» **GIVEN EXERCISE**
Copy out all of the data below with no alterations.

» **INFORMATION PROVIDED**
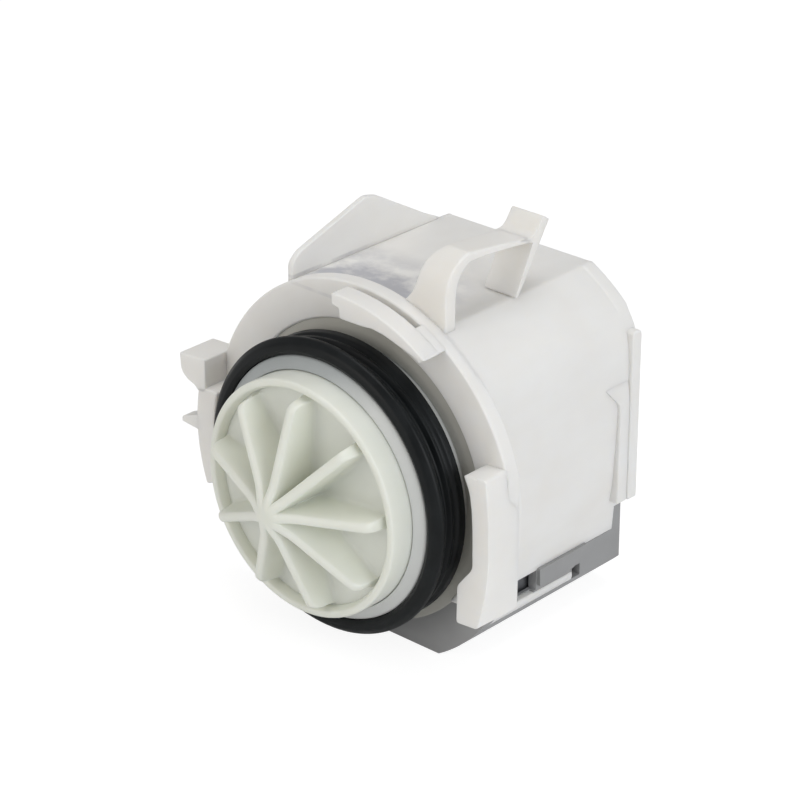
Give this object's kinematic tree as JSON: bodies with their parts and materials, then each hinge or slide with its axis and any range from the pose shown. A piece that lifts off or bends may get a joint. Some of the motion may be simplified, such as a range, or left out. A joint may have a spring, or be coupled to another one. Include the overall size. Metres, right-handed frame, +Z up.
{
  "type": "drain pump",
  "caption": "Bayonet-mounted drain pump: open vaned impeller, lip-sealed neck, lugged motor housing with release arm and clipped base.",
  "frame": {"origin": "on the pump axis, in the front face of the bayonet collar", "axes": "+Y along the pump axis away from the impeller, +Z up, the part resting on its base"},
  "size_m": [0.0844, 0.075, 0.0841],
  "materials": {
    "white_plastic": "fine moulded satin",
    "grey_plastic": "fine moulded satin",
    "neck_plastic": "smooth satin",
    "impeller_plastic": "smooth satin",
    "seal_rubber": "smooth with a soft sheen",
    "tinned_brass": "bright",
    "ceramic": "polished",
    "steel": "ground",
    "washer_plastic": "satin",
    "ferrite": "ground",
    "lamination": "stamped, lightly oiled",
    "bobbin_plastic": "moulded satin",
    "copper_wire": "enamelled"
  },
  "bodies": {
    "root": {"motor_housing": "white_plastic", "base_cover": "grey_plastic", "connector_socket": "grey_plastic", "terminal_blades": "tinned_brass", "rotor_can": "neck_plastic", "seal_ring": "seal_rubber", "bearing_holder": "neck_plastic", "holder_gasket": "seal_rubber", "front_bearing": "ceramic", "front_bearing_damper": "seal_rubber", "rear_bearing": "ceramic", "rear_bearing_damper": "seal_rubber", "stator_core": "lamination", "core_rivets": "steel", "upper_bobbin": "bobbin_plastic", "lower_bobbin": "bobbin_plastic", "upper_coil": "copper_wire", "lower_coil": "copper_wire", "thermal_fuse": "white_plastic"},
    "rotor": {"impeller": "impeller_plastic", "rotor_shaft": "steel", "front_thrust_washer": "washer_plastic", "rear_thrust_washer": "washer_plastic", "drive_dog": "impeller_plastic"},
    "magnet": {"magnet_sleeve": "impeller_plastic", "rotor_magnet": "ferrite"},
    "latch": {"release_latch": "white_plastic"}
  },
  "joints": [
    {"name": "impeller_spin", "type": "hinge", "parent": "root", "child": "rotor", "pos_m": [0, 0, 0], "axis": [0, 1, 0], "continuous": true},
    {"name": "magnet_free_turn", "type": "hinge", "parent": "rotor", "child": "magnet", "pos_m": [0, 0, 0], "axis": [0, 1, 0], "range_deg": [-115, 115]},
    {"name": "latch_bend", "type": "hinge", "parent": "root", "child": "latch", "pos_m": [0, 0.0044, 0.0378], "axis": [1, 0, 0], "range_deg": [-0.5, 6], "stiffness_Nm_per_rad": 1}
  ]
}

» **RESPONSE FOR THIS EXERCISE**
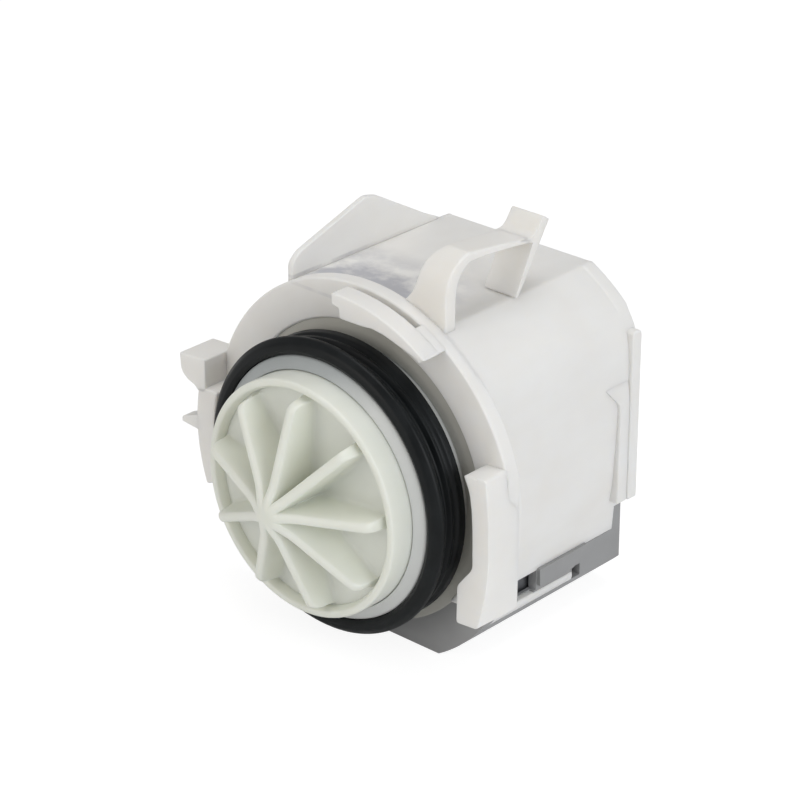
Give this object's kinematic tree as JSON: bodies with their parts and materials, then each hinge or slide with its axis and any range from the pose shown. A piece that lifts off or bends may get a joint. Some of the motion may be simplified, such as a range, or left out. A joint may have a spring, or be coupled to another one. Include the overall size. Metres, right-handed frame, +Z up.
{
  "type": "drain pump",
  "caption": "Bayonet-mounted drain pump: open vaned impeller, lip-sealed neck, lugged motor housing with release arm and clipped base.",
  "frame": {"origin": "on the pump axis, in the front face of the bayonet collar", "axes": "+Y along the pump axis away from the impeller, +Z up, the part resting on its base"},
  "size_m": [0.0844, 0.075, 0.0841],
  "materials": {
    "white_plastic": "fine moulded satin",
    "grey_plastic": "fine moulded satin",
    "neck_plastic": "smooth satin",
    "impeller_plastic": "smooth satin",
    "seal_rubber": "smooth with a soft sheen",
    "tinned_brass": "bright",
    "ceramic": "polished",
    "steel": "ground",
    "washer_plastic": "satin",
    "ferrite": "ground",
    "lamination": "stamped, lightly oiled",
    "bobbin_plastic": "moulded satin",
    "copper_wire": "enamelled"
  },
  "bodies": {
    "root": {"motor_housing": "white_plastic", "base_cover": "grey_plastic", "connector_socket": "grey_plastic", "terminal_blades": "tinned_brass", "rotor_can": "neck_plastic", "seal_ring": "seal_rubber", "bearing_holder": "neck_plastic", "holder_gasket": "seal_rubber", "front_bearing": "ceramic", "front_bearing_damper": "seal_rubber", "rear_bearing": "ceramic", "rear_bearing_damper": "seal_rubber", "stator_core": "lamination", "core_rivets": "steel", "upper_bobbin": "bobbin_plastic", "lower_bobbin": "bobbin_plastic", "upper_coil": "copper_wire", "lower_coil": "copper_wire", "thermal_fuse": "white_plastic"},
    "rotor": {"impeller": "impeller_plastic", "rotor_shaft": "steel", "front_thrust_washer": "washer_plastic", "rear_thrust_washer": "washer_plastic", "drive_dog": "impeller_plastic"},
    "magnet": {"magnet_sleeve": "impeller_plastic", "rotor_magnet": "ferrite"},
    "latch": {"release_latch": "white_plastic"}
  },
  "joints": [
    {"name": "impeller_spin", "type": "hinge", "parent": "root", "child": "rotor", "pos_m": [0, 0, 0], "axis": [0, 1, 0], "continuous": true},
    {"name": "magnet_free_turn", "type": "hinge", "parent": "rotor", "child": "magnet", "pos_m": [0, 0, 0], "axis": [0, 1, 0], "range_deg": [-115, 115]},
    {"name": "latch_bend", "type": "hinge", "parent": "root", "child": "latch", "pos_m": [0, 0.0044, 0.0378], "axis": [1, 0, 0], "range_deg": [-0.5, 6], "stiffness_Nm_per_rad": 1}
  ]
}